A pour-over station has different needs from an espresso station. A home coffee bar has different priorities from a professional café bar. The best layout depends on your daily routine.
Ask yourself:
- What do I use first?
- What do I reach for most often?
- Where do I lose time?
- What tools are always in the way?
- What information do I need to see while brewing?
Once you understand your workflow, you can design the station around movement, not just appearance.
A good brewing station should follow the natural order of brewing:
Beans → Grinder → Scale → Brewer → Water → Serving → Cleaning
When tools follow this order, your hands move less and your workflow becomes more intuitive.
Keep Your Essential Tools Within Reach
An efficient coffee station should make your most-used tools easy to access.
For pour-over, the essentials usually include:
- Coffee beans
- Grinder
- Kettle
- Brewer or dripper
- Filters
- Coffee scale
- Server or mug
- Stirrer or spoon
- Towel
- Waste container
For espresso, the essentials may include:
- Grinder
- Espresso machine
- Portafilter
- Coffee scale
- Tamper
- Distribution tool
- Knock box
- Cleaning cloth
- Milk pitcher
- Cups
Do not place everything on the counter just because you own it.

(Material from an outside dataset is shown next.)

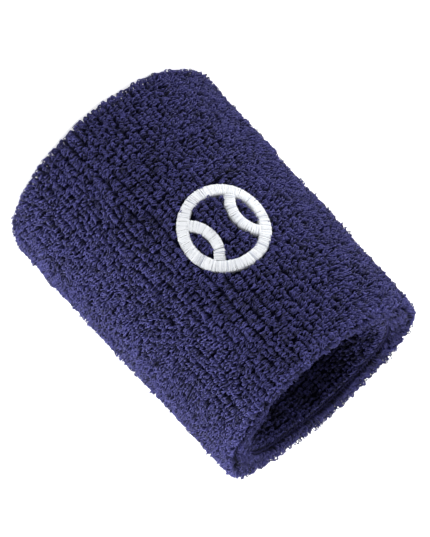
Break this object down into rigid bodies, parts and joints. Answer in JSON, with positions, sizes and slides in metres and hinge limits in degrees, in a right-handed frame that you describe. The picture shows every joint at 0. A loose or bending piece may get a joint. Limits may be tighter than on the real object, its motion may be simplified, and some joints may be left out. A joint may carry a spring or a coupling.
{
  "type": "sweat wristband",
  "caption": "Terry sweat wristband: a double-walled knitted tube of looped pile, folded at one end and seamed just inside the other, with a round satin-stitched ball emblem",
  "frame": {"origin": "middle of the folded end, on the plane the band stands on", "axes": "+Z along the bore from the folded end to the lip, -Y out of the middle of the emblem"},
  "size_m": [0.0588, 0.0588, 0.076],
  "materials": {
    "navy_terry": "looped cotton pile",
    "navy_ground": "plain knitted ground",
    "navy_thread": "twisted sewing thread",
    "covered_elastic": "covered elastic yarn",
    "white_satin": "satin-stitched rayon thread",
    "white_bobbin": "fine spun thread",
    "backing_cloth": "non-woven"
  },
  "bodies": {
    "root": {"outer_terry_pile": "navy_terry", "fold_terry_pile": "navy_terry", "inner_terry_pile": "navy_terry", "lip_terry_pile": "navy_terry", "ground_knit_tube": "navy_ground", "closing_seam_thread": "navy_thread", "outer_elastic_yarn": "covered_elastic", "inner_elastic_yarn": "covered_elastic", "emblem_outline": "white_satin", "emblem_left_curve": "white_satin", "emblem_right_curve": "white_satin", "bobbin_thread": "white_bobbin", "embroidery_backing": "backing_cloth"}
  },
  "joints": []
}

The goal is not to display every accessory. The goal is to keep the tools you use every day in the most convenient positions.
Less-used tools can stay in drawers or shelves nearby.
Separate Preparation, Brewing, and Cleaning Zones
One of the easiest ways to improve your coffee station is to divide it into zones.
1. Preparation Zone
This is where you weigh beans, grind coffee, prepare filters, and get your brewer ready.
Keep your grinder, beans, filters, and dosing tools close together. This reduces unnecessary movement before brewing starts.
2. Brewing Zone
This is where extraction happens.
Your brewer, scale, kettle, and display should be positioned so you can monitor the brew comfortably. For pour-over, this means being able to see the coffee bed, water stream, weight, time, and flow rate at the same time.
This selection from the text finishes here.